The transport secretary has confirmed £155m in funding to extend the current £2 cap on bus fares across England until 30 June 2023.
In England, the average single local bus ticket currently costs £2.80, meaning the cap offers savings of almost a third of ticket prices in some areas.
Rishi Sunak, UK prime minister, said: “I want to make bus travel affordable for all, that’s why we’re continuing to cap fares at £2 and protecting local routes, ensuring we have a modern and efficient network that’s accessible for everyone.
“Getting more people onto reliable and affordable buses will strengthen communities and help grow the economy – connecting people to jobs, driving pensioners to see friends and family, and helping people attend medical appointments or access education.
“I’m determined to ensure that no matter where you live, you have the same opportunities to get around easily and can feel pride in your local area – which is why protecting our local bus services is so important.”
Current bus patronage stands at 85 to 90% of pre-pandemic levels, which the government says represents an ongoing challenge for bus operators.
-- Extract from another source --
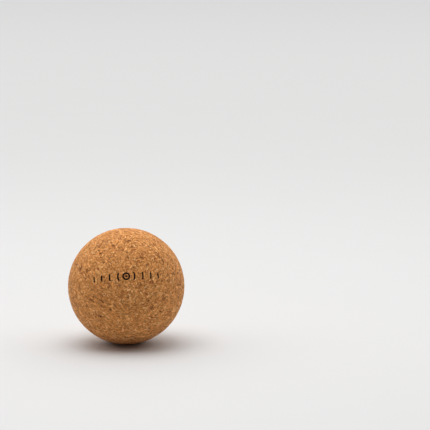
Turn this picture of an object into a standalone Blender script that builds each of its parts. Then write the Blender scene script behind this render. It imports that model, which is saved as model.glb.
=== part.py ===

However, it added that a survey of 1,000 people from passenger watchdog Transport Focus showed that 7% of people said they were using the bus services more since the cap was implemented.
Prior to the £155m boost, the government invested £60m in supporting a cap on bus fares across England.
Mark Harper, UK transport secretary, said: “Travelling by bus remains the most popular option for commuters and families across the country, but the sector is still trying to recover after the end of the pandemic.
“We’re providing £155m to help passengers save money on fares, get more people on the bus and protect vital bus routes – helping with the cost of living and enabling people to get where they need to in an affordable and convenient way.”
The recovery grant support comes in addition to government’s commitment to investing £3bn in bus services by 2025, which includes more than £1bn to improve fares, services and infrastructure.
What’s more, this funding represents just one part of its ongoing work with bus operators to support the delivery of the National Bus Strategy.
In 2021, the government published the National Bus Strategy and asked all English local transport authorities outside London to publish Bus Service Improvement Plans (BSIPs) to improve local services.
The government claims that, since then, it has awarded more than £1bn in funding to support upgrades across 34 counties.